Ach, jak było blisko, żeby Phil Hellmuth znowu był na ustach pokerowej społeczności całego świata. I tak jest, bo grał w heads-upie o swoją 17. wygraną na WSOP w karierze, ale gdyby wygrał, o jego sukcesie mówiłoby się jeszcze szerzej.
Wpisowe do eventu #65 53. edycji WSOP wynosiło 3.000$. Był to turniej rozgrywany w formacie No-Limit Hold’em. Zagrało w nim 1.359 pokerzystów. Opłacone wejściówki przełożyły się na pulę nagród o wartości 3.628.530$. Na miejscach płatnych znalazło się 204 pokerzystów.

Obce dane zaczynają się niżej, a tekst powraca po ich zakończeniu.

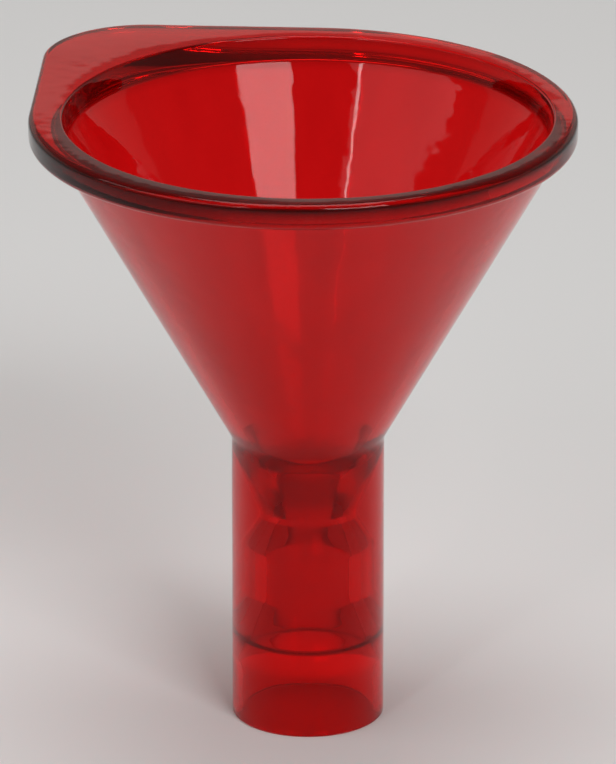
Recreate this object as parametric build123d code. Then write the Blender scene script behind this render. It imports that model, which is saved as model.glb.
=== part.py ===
"""Clear red powder funnel with an anti-roll corner on its rim and a stepped socket in its foot.

Millimetres, +Z up along the axis, origin at the centre of the foot. The funnel is one
moulding, modelled as five sections that meet face to face without overlapping.
"""
from build123d import *
from math import radians, sqrt, tan
import os

# Overall
TOTAL_HEIGHT = 62.4
STEM_RADIUS = 7.5
STEM_HEIGHT = 29.3          # where the outside of the cone would meet the stem without a fillet
CONE_HALF_ANGLE = 29.4      # degrees, between the cone's side and the axis

# Rim
RIM_RADIUS = 26.7
RIM_OFFSET = 0.5            # the rim's circle stands this far towards -X and +Y, so it widens to its corner
RIM_THICKNESS = 2.6
RIM_EDGE_RADIUS = 0.7       # rounding of the rim's outer edges
TAB_CORNER_RADIUS = 10.0    # rounding of the square corner that stops the funnel rolling
TAB_CUT_DISTANCE = 25.2     # from the axis to the flat face where the corner meets the rim
MOUTH_RADIUS = 23.9
MOUTH_LAND_DRAFT = 0.7      # how far the upright wall in the mouth closes in before the cone
MOUTH_EDGE_RADIUS = 0.3

# Cone and throat
CONE_WALL = 1.4             # measured square to the cone's side
JUNCTION_FILLET = 2.0
CONE_SECTION_BOTTOM = 31.4  # where the cone section ends and the stem section starts
THROAT_MOUTH_RADIUS = 4.7   # where the cone's inside steepens towards the throat
THROAT_RADIUS = 3.0
THROAT_TOP = 21.8           # the straight throat's upper end
THROAT_FLARE_TOP = 21.2     # its lower end, where it opens into the socket

# Socket in the foot, from the throat down: small bore, taper, step, second taper, large bore
SOCKET_TOP = 17.8
UPPER_SOCKET_RADIUS = 4.1
UPPER_SOCKET_BOTTOM = 12.8  # where the taper starts
TAPER_RADIUS = 5.4          # at the taper's lower end
TAPER_BOTTOM = 8.6
STEP_RADIUS = 5.8           # below the step, where the second taper starts
STEP_BOTTOM = 8.3
LOWER_SOCKET_RADIUS = 6.5
LOWER_SOCKET_TOP = 6.0      # where the second taper ends
LEAD_IN_HEIGHT = 1.2        # of the slight flare at the foot
LEAD_IN_WIDTH = 0.35
FOOT_EDGE_RADIUS = 0.25

# Worked out from the sizes above
SLOPE = tan(radians(CONE_HALF_ANGLE))
WALL_ALONG_RADIUS = CONE_WALL * sqrt(1 + SLOPE**2)
RIM_UNDERSIDE = TOTAL_HEIGHT - RIM_THICKNESS
LAND_BOTTOM_RADIUS = MOUTH_RADIUS - MOUTH_LAND_DRAFT


def outer_cone_radius(height):
    """Radius of the outside of the cone at a height."""
    return STEM_RADIUS + SLOPE * (height - STEM_HEIGHT)


def inner_cone_height(radius):
    """Height at which the inside of the cone has a radius."""
    return STEM_HEIGHT + (radius + WALL_ALONG_RADIUS - STEM_RADIUS) / SLOPE


def turned(points):
    """Solid of revolution about Z from a closed profile of (radius, height) points."""
    return revolve(make_face(Plane.XZ * Polyline(*points, close=True)), Axis.Z)


def edges_at(solid, radius, height):
    """Circular edges about Z that have this radius and height."""
    found = []
    for edge in solid.edges().filter_by(GeomType.CIRCLE):
        centre = edge.arc_center
        on_axis = abs(centre.X) < 1e-3 and abs(centre.Y) < 1e-3
        if on_axis and abs(edge.radius - radius) < 1e-3 and abs(centre.Z - height) < 1e-3:
            found.append(edge)
    return found


def inside_space():
    """Everything that is open inside the funnel, from above the mouth to below the foot."""
    above = TOTAL_HEIGHT + 1
    return turned([
        (0, above),
        (MOUTH_RADIUS, above),
        (MOUTH_RADIUS, TOTAL_HEIGHT),
        (LAND_BOTTOM_RADIUS, inner_cone_height(LAND_BOTTOM_RADIUS)),
        (THROAT_MOUTH_RADIUS, inner_cone_height(THROAT_MOUTH_RADIUS)),
        (THROAT_RADIUS, THROAT_TOP),
        (THROAT_RADIUS, THROAT_FLARE_TOP),
        (UPPER_SOCKET_RADIUS, SOCKET_TOP),
        (UPPER_SOCKET_RADIUS, UPPER_SOCKET_BOTTOM),
        (TAPER_RADIUS, TAPER_BOTTOM),
        (STEP_RADIUS, STEP_BOTTOM),
        (LOWER_SOCKET_RADIUS, LOWER_SOCKET_TOP),
        (LOWER_SOCKET_RADIUS, LEAD_IN_HEIGHT),
        (LOWER_SOCKET_RADIUS + LEAD_IN_WIDTH, 0),
        (LOWER_SOCKET_RADIUS + LEAD_IN_WIDTH, -1),
        (0, -1),
    ])


def rim_outline():
    """Plan of the rim: a circle with one square corner, whose sides are tangent to it."""
    corner = Pos(-RIM_RADIUS / 2, RIM_RADIUS / 2) * Rectangle(RIM_RADIUS, RIM_RADIUS)
    sharp = corner.vertices().sort_by_distance((-RIM_RADIUS, RIM_RADIUS, 0))[0]
    outline = Circle(RIM_RADIUS) + fillet(sharp, TAB_CORNER_RADIUS)
    return Pos(-RIM_OFFSET, RIM_OFFSET) * outline


def whole_rim():
    """The rim with its corner, its rounded outer edges and the mouth through it."""
    plate = extrude(Pos(0, 0, RIM_UNDERSIDE) * rim_outline(), RIM_THICKNESS)
    faces = plate.faces().sort_by(Axis.Z)
    plate = fillet(faces[0].edges() + faces[-1].edges(), RIM_EDGE_RADIUS)
    rim = plate - inside_space()
    return fillet(edges_at(rim, MOUTH_RADIUS, TOTAL_HEIGHT), MOUTH_EDGE_RADIUS)


def tab_plane():
    """The flat face where the corner meets the rim, looking out towards the corner."""
    outward = Vector(-1, 1, 0).normalized()
    return Plane(origin=outward * TAB_CUT_DISTANCE, z_dir=outward)


def rim_flange():
    return split(whole_rim(), bisect_by=tab_plane(), keep=Keep.BOTTOM)


def anti_roll_tab():
    return split(whole_rim(), bisect_by=tab_plane(), keep=Keep.TOP)


def hopper_cone():
    body = turned([
        (0, CONE_SECTION_BOTTOM),
        (outer_cone_radius(CONE_SECTION_BOTTOM), CONE_SECTION_BOTTOM),
        (outer_cone_radius(RIM_UNDERSIDE), RIM_UNDERSIDE),
        (0, RIM_UNDERSIDE),
    ])
    return body - inside_space()


def stem_throat():
    """Top of the stem: the cone narrows to the throat in a thick wall, which then flares."""
    body = turned([
        (0, SOCKET_TOP),
        (STEM_RADIUS, SOCKET_TOP),
        (STEM_RADIUS, STEM_HEIGHT),
        (outer_cone_radius(CONE_SECTION_BOTTOM), CONE_SECTION_BOTTOM),
        (0, CONE_SECTION_BOTTOM),
    ])
    body = fillet(edges_at(body, STEM_RADIUS, STEM_HEIGHT), JUNCTION_FILLET)
    return body - inside_space()


def neck_sleeve():
    """Lower stem: a sleeve with a socket that widens in steps to fit over necks of several sizes."""
    body = Cylinder(STEM_RADIUS, SOCKET_TOP, align=(Align.CENTER, Align.CENTER, Align.MIN))
    body = fillet(edges_at(body, STEM_RADIUS, 0), FOOT_EDGE_RADIUS)
    return body - inside_space()


SECTIONS = {
    "rim_flange": rim_flange,
    "anti_roll_tab": anti_roll_tab,
    "hopper_cone": hopper_cone,
    "stem_throat": stem_throat,
    "neck_sleeve": neck_sleeve,
}

os.makedirs("parts", exist_ok=True)
for name, make in SECTIONS.items():
    export_step(make(), f"parts/{name}.step")
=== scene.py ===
"""Clear red plastic powder funnel on a pale studio floor.

The CAD model gives the sections of the moulding. The real funnel is one piece of clear plastic, and
light would show a false seam wherever two sections touched, so one continuous mesh stands for them all.
"""

from math import acos, cos, pi, radians, sin, sqrt, tan

import bpy
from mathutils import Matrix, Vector, noise


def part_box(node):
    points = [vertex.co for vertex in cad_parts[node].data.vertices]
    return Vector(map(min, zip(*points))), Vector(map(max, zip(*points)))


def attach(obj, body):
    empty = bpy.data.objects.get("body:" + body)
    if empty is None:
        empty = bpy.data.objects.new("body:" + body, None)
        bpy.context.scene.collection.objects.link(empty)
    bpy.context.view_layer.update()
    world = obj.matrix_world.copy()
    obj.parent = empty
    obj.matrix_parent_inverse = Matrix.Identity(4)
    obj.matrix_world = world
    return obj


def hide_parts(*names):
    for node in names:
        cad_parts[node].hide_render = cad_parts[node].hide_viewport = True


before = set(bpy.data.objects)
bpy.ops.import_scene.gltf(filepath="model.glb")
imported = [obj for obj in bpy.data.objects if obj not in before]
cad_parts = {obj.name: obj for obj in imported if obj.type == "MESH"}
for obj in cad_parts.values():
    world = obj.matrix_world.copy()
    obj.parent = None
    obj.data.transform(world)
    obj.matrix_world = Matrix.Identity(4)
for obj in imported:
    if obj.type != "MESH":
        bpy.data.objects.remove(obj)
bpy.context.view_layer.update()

MM = 0.001
# Mesh attribute of painted shade (above 0, darkening the base colour) and painted light (below 0, paling
# the foot)
PAINTED_SHADE_ATTRIBUTE = "painted_shade_map"

# ---- Sizes in millimetres, as in the CAD model ----

TOTAL_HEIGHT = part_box("rim_flange")[1].z / MM
RIM_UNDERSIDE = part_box("rim_flange")[0].z / MM
STEM_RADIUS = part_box("neck_sleeve")[1].x / MM
SOCKET_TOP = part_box("neck_sleeve")[1].z / MM

RIM_RADIUS = 26.7
RIM_OFFSET = 0.5            # of the rim's circle, towards -X and +Y
RIM_EDGE_RADIUS = 0.7
UNDER_RIM_FILLET = 0.8
TAB_CORNER_RADIUS = 10.0
MOUTH_RADIUS = 23.9
MOUTH_LAND_DRAFT = 0.7
MOUTH_EDGE_RADIUS = 0.3
LAND_FILLET = 0.5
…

Po trzech dniach gry ten field skurczył się do zaledwie dwóch graczy: 16-krotnego zwycięzcy bransoletki WSOP Phila Hellmutha oraz do Davida Jacksona, który może pochwalić się jedną wygraną bransoletką, którą zdobył w evencie rozgrywanym online. Mniej utytułowany gracz rozpoczynał heads-up od stanu 4:1 na jego korzyść. Hellmuth jednak szybko odrobił straty i był na najlepszej drodze do kolejnego zwycięstwa.

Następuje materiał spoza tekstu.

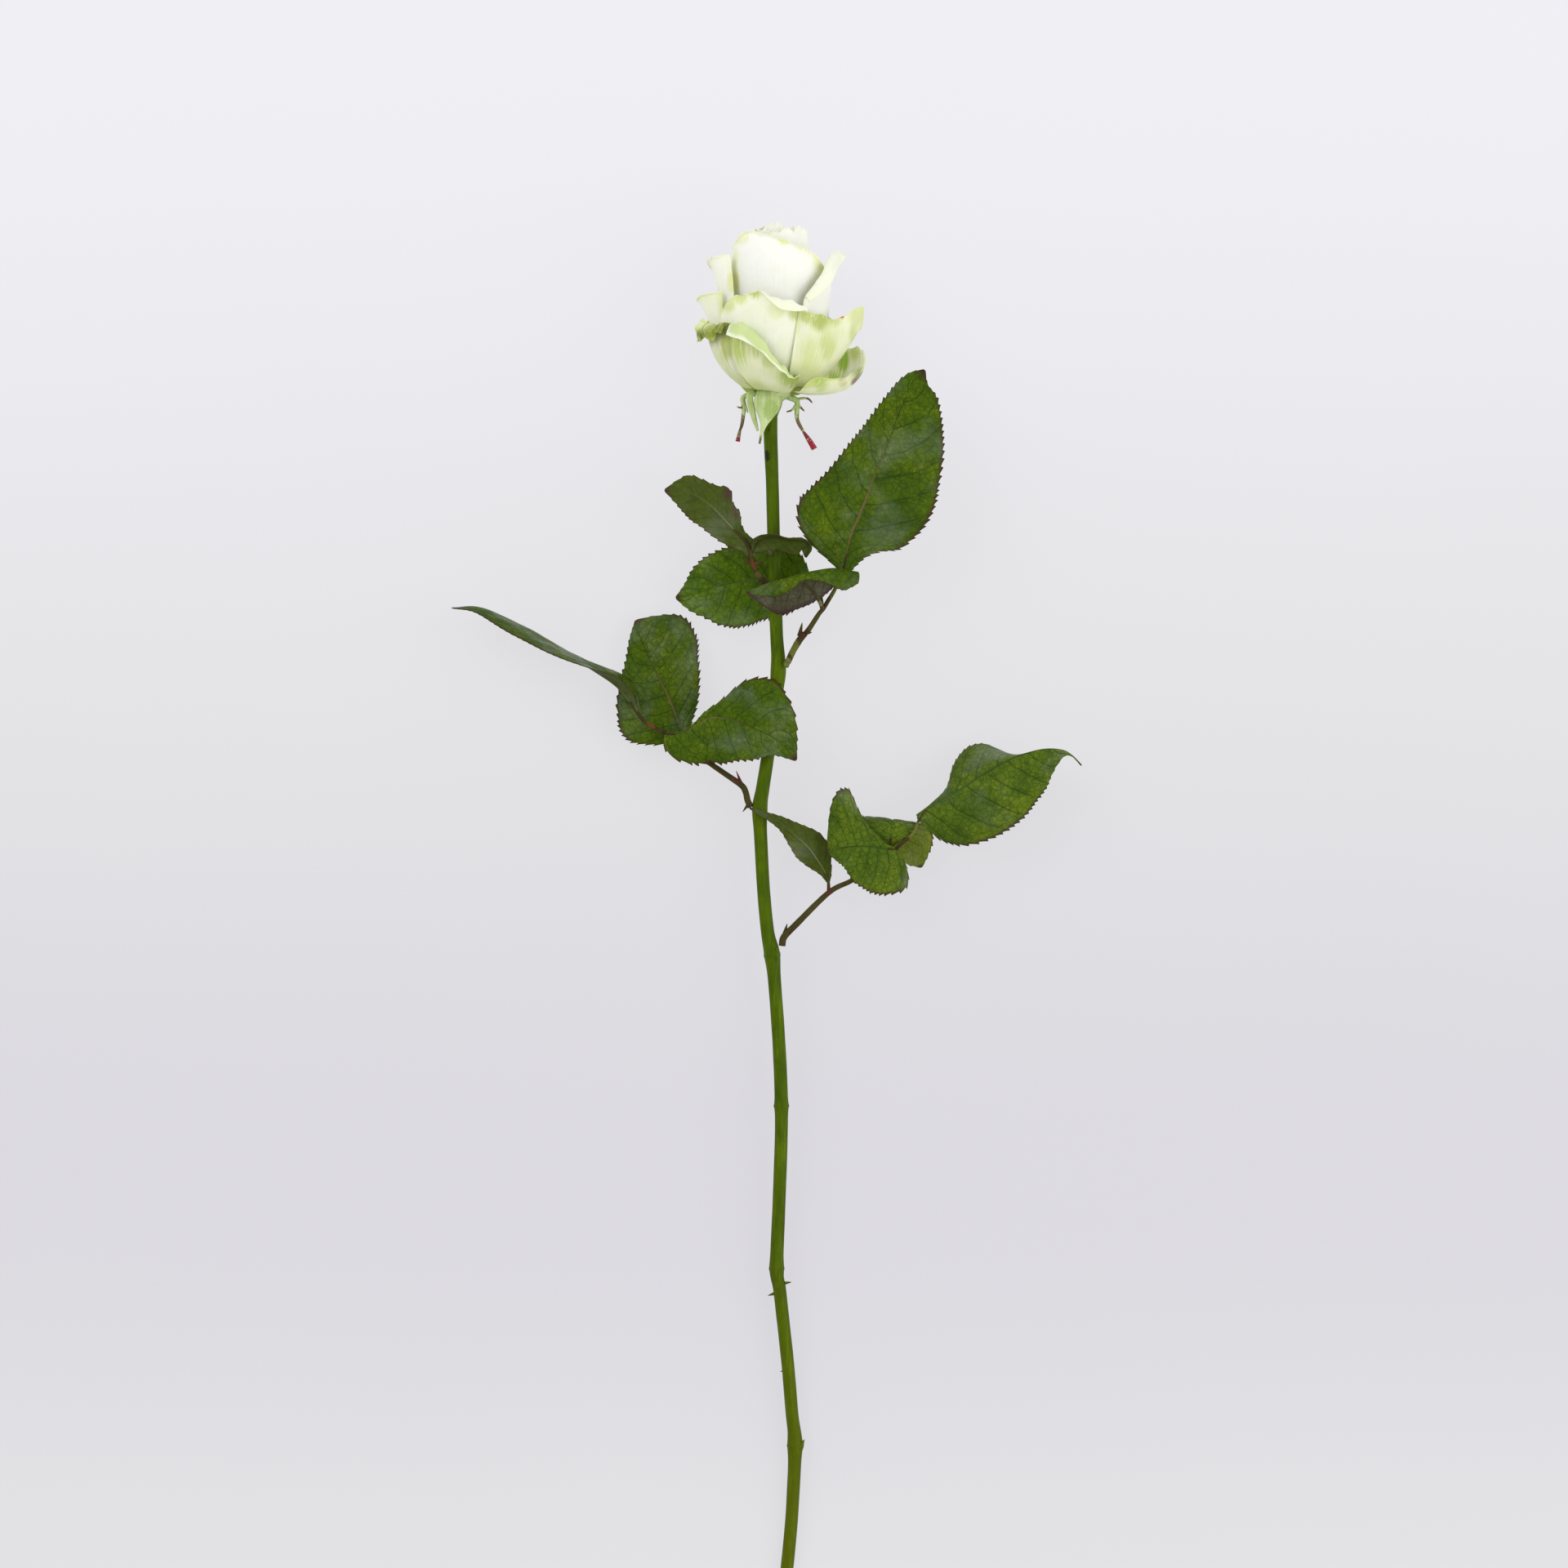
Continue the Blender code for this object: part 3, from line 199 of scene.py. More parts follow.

Tak się jednak nie stało. Z biegiem czasu Jackson znów wyszedł na prowadzenie, a w decydującym rozdaniu po limpie Hellmutha z SB zaanonsował all-in. „Poker Brat” sprawdził i był na prowadzeniu: A7 vs KJ. Krupier wyłożył cztery karty wspólne (T4T9), które były bezpieczne dla Hellmutha. Jednak na riverze pojawiła się dama (Q), która sprawiła, że Jackson ze swoim KJ skompletował strita.

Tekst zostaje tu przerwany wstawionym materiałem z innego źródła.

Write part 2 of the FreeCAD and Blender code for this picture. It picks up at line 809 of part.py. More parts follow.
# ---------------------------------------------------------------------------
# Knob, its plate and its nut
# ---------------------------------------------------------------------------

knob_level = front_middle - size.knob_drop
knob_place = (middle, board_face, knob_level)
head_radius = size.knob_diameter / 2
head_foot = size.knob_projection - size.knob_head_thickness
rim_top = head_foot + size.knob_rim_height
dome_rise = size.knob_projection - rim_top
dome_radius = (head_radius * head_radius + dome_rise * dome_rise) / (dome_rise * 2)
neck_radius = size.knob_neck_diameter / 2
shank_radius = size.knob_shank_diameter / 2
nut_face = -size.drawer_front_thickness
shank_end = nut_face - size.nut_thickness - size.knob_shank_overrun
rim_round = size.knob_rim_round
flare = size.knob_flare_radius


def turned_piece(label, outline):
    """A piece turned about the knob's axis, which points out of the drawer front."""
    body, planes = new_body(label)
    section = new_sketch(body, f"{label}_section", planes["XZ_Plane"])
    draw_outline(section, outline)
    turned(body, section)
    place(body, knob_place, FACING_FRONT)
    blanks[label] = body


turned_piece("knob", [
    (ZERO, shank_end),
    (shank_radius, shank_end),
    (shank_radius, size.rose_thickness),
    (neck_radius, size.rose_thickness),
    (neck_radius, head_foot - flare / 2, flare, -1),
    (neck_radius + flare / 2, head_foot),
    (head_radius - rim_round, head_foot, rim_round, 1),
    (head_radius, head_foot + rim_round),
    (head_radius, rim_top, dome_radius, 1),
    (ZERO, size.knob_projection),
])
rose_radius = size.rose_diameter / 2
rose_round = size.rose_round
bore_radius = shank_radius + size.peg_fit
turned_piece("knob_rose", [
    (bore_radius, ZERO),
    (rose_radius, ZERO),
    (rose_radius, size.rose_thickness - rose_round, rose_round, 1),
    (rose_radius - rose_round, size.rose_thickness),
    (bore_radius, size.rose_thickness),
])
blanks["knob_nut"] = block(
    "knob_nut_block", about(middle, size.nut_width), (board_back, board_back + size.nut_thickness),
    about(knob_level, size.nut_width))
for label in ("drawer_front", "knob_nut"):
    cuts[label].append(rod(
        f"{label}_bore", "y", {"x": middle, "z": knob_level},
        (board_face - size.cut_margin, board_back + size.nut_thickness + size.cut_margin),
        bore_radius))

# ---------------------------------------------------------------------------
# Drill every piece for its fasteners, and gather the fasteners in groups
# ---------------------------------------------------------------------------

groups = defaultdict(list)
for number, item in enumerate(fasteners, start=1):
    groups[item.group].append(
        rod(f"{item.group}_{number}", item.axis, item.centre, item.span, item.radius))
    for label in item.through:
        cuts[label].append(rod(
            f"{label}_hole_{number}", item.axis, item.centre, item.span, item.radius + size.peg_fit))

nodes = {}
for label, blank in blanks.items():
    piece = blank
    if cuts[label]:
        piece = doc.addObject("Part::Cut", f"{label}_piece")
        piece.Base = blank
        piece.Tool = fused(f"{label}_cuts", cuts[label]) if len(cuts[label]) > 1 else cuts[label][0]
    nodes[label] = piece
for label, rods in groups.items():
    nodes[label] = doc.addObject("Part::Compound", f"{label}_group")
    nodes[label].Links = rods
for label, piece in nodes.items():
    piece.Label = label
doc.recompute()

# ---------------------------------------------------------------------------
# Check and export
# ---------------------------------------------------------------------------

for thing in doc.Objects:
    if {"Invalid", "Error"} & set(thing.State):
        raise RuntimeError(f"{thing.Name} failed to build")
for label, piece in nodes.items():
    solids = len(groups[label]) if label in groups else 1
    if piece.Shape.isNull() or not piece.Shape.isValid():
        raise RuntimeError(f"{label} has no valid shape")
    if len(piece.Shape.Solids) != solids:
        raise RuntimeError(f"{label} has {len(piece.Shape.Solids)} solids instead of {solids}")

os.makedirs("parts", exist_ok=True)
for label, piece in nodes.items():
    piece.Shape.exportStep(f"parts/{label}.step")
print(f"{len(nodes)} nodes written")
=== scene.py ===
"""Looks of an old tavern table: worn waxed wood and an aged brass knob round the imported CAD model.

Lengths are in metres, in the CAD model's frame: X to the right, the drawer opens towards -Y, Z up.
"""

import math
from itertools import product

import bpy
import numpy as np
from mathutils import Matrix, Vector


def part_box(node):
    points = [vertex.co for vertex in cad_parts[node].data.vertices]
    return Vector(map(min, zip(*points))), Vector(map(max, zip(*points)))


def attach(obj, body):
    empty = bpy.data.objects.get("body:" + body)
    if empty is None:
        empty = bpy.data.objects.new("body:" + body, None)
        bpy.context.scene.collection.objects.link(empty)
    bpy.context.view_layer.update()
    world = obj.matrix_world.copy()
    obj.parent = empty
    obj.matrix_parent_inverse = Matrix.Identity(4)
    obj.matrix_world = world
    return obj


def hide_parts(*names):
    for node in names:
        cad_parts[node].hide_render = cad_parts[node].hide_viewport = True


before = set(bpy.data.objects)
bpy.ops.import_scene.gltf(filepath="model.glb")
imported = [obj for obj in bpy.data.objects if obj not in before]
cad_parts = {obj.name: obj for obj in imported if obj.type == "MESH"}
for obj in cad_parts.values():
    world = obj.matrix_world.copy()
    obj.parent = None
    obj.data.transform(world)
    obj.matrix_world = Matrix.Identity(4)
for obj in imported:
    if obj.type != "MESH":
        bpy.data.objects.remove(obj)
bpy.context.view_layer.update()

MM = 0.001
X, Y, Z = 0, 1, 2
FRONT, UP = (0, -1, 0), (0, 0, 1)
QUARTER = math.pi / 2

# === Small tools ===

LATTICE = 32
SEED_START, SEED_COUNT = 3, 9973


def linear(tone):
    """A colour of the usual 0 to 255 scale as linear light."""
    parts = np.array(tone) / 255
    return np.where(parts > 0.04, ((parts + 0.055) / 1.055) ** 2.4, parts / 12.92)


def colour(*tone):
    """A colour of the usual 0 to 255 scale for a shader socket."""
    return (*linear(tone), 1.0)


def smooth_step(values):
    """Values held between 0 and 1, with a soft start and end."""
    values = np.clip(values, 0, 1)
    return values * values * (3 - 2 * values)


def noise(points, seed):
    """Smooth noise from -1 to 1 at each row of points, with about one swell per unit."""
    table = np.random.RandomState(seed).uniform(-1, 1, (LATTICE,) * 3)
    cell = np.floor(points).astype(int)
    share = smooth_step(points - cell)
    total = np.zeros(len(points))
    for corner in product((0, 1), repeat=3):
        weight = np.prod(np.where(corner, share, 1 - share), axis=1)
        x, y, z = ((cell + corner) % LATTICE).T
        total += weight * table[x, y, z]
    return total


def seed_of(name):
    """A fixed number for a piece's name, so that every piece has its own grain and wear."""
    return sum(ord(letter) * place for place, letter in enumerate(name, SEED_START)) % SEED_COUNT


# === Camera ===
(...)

David Jackson wygrał turniej (598.173$) i drugą bransoletkę WSOP w karierze. Phil Hellmuth musiał obejść się smakiem (369.698$) – prawdopodobnie oddałby każdego dolara ze swojej wygranej za to, żeby móc sięgnąć po 17. triumf na WSOP. w karierze. Trzecie miejsce w turnieju zajął Jeffrey Lo (266.559$).
Miejsce | Gracz | Kraj | Wygrana |
---|---|---|---|
1 | David Jackson | USA | $598,173 |
2 | Phil Hellmuth | USA | $369,698 |
3 | Jeffrey Lo | Hong Kong | $266,559 |
4 | Justin Saliba | USA | $194,525 |
5 | Timothy Sullivan | USA | $143,699 |
6 | Renan Bruschi | Brazylia | $107,472 |
7 | Onur Unsal | Turcja | $81,390 |
8 | Richard Scardina | USA | $62,423 |
9 | Anton Wigg | Szwecja | $48,494 |
Po zakończeniu turnieju zwycięzca powiedział:
– Byłem w gazie. Czułem, że wygram. Wiedziałem to. Czułem, że to zwycięstwo jest dla mnie przeznaczone – powiedział David Jackson tuż po wygranej. – Jestem w szoku. Jestem po prostu szczęśliwy. Ciężko to teraz przetrawić. Ta bransoletka – to drugie zwycięstwo Amerykanina na WSOP – smakuje znacznie bardziej. Online było wielu ludzi, ale field był słabszy. W tym turnieju przeciwnicy byli trudniejsi.